To visualize the displacing front, a thermodynamic parameter is recorded as a function of time in each cell. As the simulation progresses, the total amount of gas added into the first cell calculates time. In the slim tube test, time is expressed by the PV of the gas injected. In this study, the critical distance, dc, is introduced (Jaubert et al. 1998b):

$${d}_{c}=\frac{{\rho }_{L}-{\rho }_{V}}{0.5\left({\rho }_{L}+{\rho }_{V}\right)}$$
(3)

where ρL and ρV are the liquid and gas phase densities, respectively. When a mixing cell approaches the critical point, the gas-liquid density is the same, i.e., dc=0. The fluid within a cell approaches a critical point when its critical distance approaches zero. For Case 1, at a given pressure (close to MMP), the dc versus time curves in the 100th mixing cell are shown in Fig. 7.

Fig. 7
figure 7

Critical distance vs. time curves

As seen in Fig. 7, the oil tie-line appears first in the mixing cell. As time increases, the two-phase fluid eventually reaches the injected gas tie-line (as illustrated on the right side of Fig. 6). Furthermore, the condensation front (dc is decreasing) and the evaporation front (dc is increasing) connect the oil tie-line and the injection gas tie-line. The crossover tie-line is always found between two adjacent fronts. The crossover tie-line becomes smaller as the pressure increases. The crossover tie-line governs the miscibility process since it is closer to the critical point, corresponding to the crossover tie-line minimum value of dc in Fig. 7. The crossover tie-line divides the curve into condensing and vaporization zones. The oil’s intermediate components evaporate into the gas phase at the vaporization front, which is subsequently replaced by the injection of new gas, and the intermediate-rich gas phase is delivered to the next mixing cell. As time passes in a mixing cell, the oil phase becomes heavier, and the gas phase becomes lighter. Evaporation exacerbates the component differences in the mixing cell between the liquid and newly injected gas phases. As a result, the vaporizing front exhibits an increase in dc. The gas’s intermediate components condense into oil at the condensation front. They are subsequently replaced by the freshly injected rich gas, with the lighter gas phase transferred to the next mixing cell. For a given mixing cell, as time increases, there is an increasing number of intermediate components in the oil and gas phases, thus minimizing the difference between the liquid and gas phases’ components. A decrease in dc, therefore, characterizes the condensing front.
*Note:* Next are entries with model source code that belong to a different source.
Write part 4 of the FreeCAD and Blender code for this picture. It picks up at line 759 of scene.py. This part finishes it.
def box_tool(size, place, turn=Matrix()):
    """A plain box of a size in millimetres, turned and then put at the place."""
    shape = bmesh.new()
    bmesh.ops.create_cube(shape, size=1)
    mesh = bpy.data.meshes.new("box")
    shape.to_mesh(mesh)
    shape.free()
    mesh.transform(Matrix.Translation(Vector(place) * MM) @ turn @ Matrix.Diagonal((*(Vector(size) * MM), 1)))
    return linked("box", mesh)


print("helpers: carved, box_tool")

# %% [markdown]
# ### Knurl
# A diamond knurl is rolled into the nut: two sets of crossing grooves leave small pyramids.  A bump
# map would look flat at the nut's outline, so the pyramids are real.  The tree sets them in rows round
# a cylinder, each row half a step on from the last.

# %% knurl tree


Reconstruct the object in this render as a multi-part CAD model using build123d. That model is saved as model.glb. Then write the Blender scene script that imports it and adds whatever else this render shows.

As observed in Fig. 7, as increases in pressure, the minimum critical distance decreases, and the transition zone narrows and approaches the miscibility.

To better understand the variation of parameters such as gas-oil density, oil saturation, and gas-oil components in the miscibility process, Fig. 8 shows the parameter change curves as time in the 100th mixing cell for Case 1 at a given pressure of 11MPa (close to MMP).

Fig. 8
figure 8

Profiles in slim-tube: (a) gas-oil density and oil saturation; (b) gas-oil components

According to the characteristics of gas-oil density changes, the curve in Fig. 8a can be divided into three parts: the initial oil zone, the oil-gas miscibility transition zone, and the gas zone. The formation process of the CVD miscibility mechanism of Case 1 is shown in Fig. 8a. In the oil-gas miscibility transition zone, the oil-gas density has the closest point at time 0.15 PV. Bounded by this point, the gas-liquid density changes with a condensation miscibility front on the left side and an evaporation miscibility front on the right. As shown in Fig. 8b, after time 0.11 PV, the content of CH4, n-C4, and n-C10 in the liquid phase is lower than that of the initial oil, and the content of n-C10 in the gas phase has a small change, which indicates that the CH4 and n-C4 evaporate into the gas phase and are transported to the next mixing cell. The higher CO2 level than the initial oil suggests that the CO2 condenses into the oil. The CO2 condensation makes the oil lighter, and then the CH4 and n-C4 evaporate, making the oil heavier. This reason is that oil and gas miscibility occurs in the middle of the transition zone.

Conclusions

This study proposes a modified multiple-mixing-cell(MMC) approach based on an initial cell-to-cell calculation model. The result is as follows:

  1. 1.

    To improve the accuracy of the oil recovery rate, a required total cell number of 500 can ensure a stable oil recovery rate, which can eliminate the numerical dispersion issue. The second-order polynomial equation provides a more accurate infinite-cell oil recovery factor prediction.

  2. 2.

    The minimum miscibility pressure(MMP) values obtained with the modified MMC approach exhibit a higher level of concordance with the MMPs reported in the literature (MMC method, method of characteristics(MOC) model, and slim-tube test). The average relative error is less than 3.96%. The revised MMC method offers high precision in the estimation of the MMP.

  3. 3.

    The critical distance versus time plots and profiles visualize the simultaneous process of slim-tube experiments, which reveal the features of mass transfer between gas and oil phases and the miscibility process from different perspectives. As the pressure increases, the critical distance in minimum value decreases, and the oil-gas miscibility’s transition zone becomes narrower and closer to miscibility.

  4. 4.

    The modified MMC algorithm can quickly determine the miscibility mechanism and visualize the dynamic miscibility process of multiple oil and gas contacts in a slime tube.